The use of mule accounts is a well-documented mechanism in financial crime. By dispersing transactions across dozens of low-value accounts held by individuals with no criminal history, the network obscures the money trail and complicates asset recovery. The individuals recruited are often unaware of the full scope of the operation, making prosecution of the broader network difficult. Paying small sums - in this case around ₹10,000 - to individuals in economically vulnerable circumstances is a deliberate recruitment strategy that exploits financial precarity.

The concealment of materials in cargo consignments to reach a foreign controller represents a cross-border dimension that extends this beyond a straightforward cybercrime case into potential money laundering and smuggling territory. Indian enforcement agencies, including the Enforcement Directorate, have in recent years begun pursuing the financial architecture of such networks alongside the criminal case, though the international dimension invariably complicates asset recovery and extradition.

Enforcement Challenges and What Comes Next

With the two principal accused - Sachin and Shiva - still at large, the case against the arrested ten will need to establish the chain of command clearly for convictions to withstand legal scrutiny. Digital forensics from the seized laptops, phones, and storage devices will be central to that effort. The frozen bank accounts also provide investigators a mapped financial network that may reveal additional nodes in the operation.

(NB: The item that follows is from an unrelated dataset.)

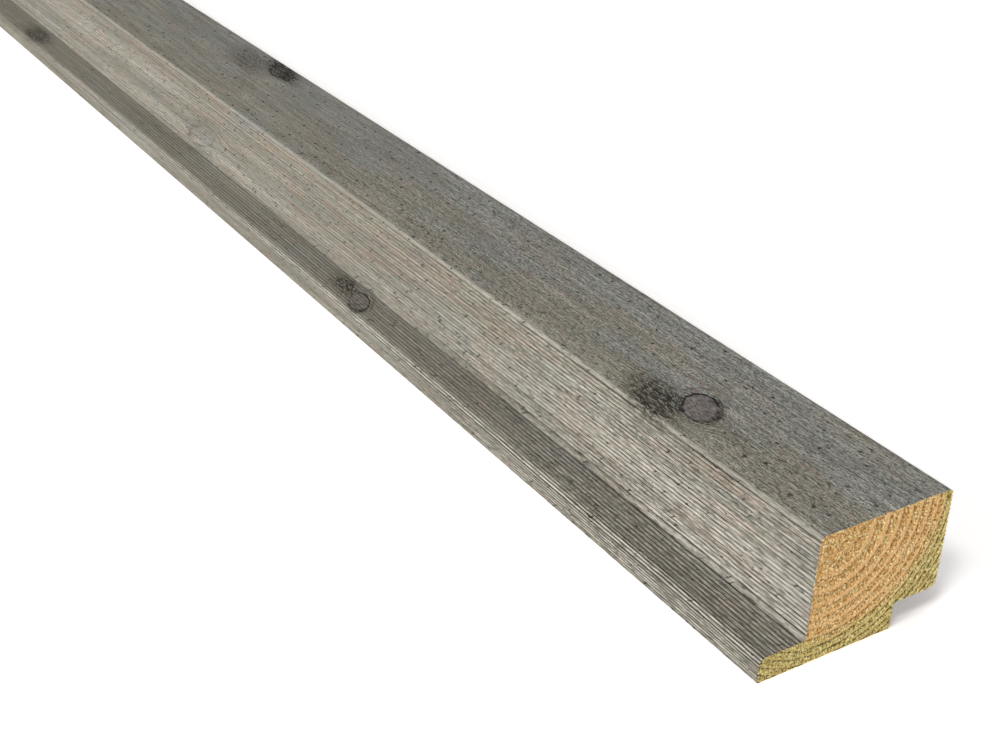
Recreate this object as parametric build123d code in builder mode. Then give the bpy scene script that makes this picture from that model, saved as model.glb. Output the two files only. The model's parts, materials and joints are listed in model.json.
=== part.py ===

The timing of the raid, during the IPL season when illegal betting volumes are known to rise sharply, was not coincidental. Police acted on intelligence inputs, suggesting ongoing monitoring of the network. Whether that intelligence came from domestic surveillance, tip-offs, or interagency coordination has not been disclosed. What the case does confirm is that betting rackets of this sophistication require sustained investigative effort - a single raid, however productive, addresses only the local infrastructure of an operation whose nerve centre remains beyond immediate reach.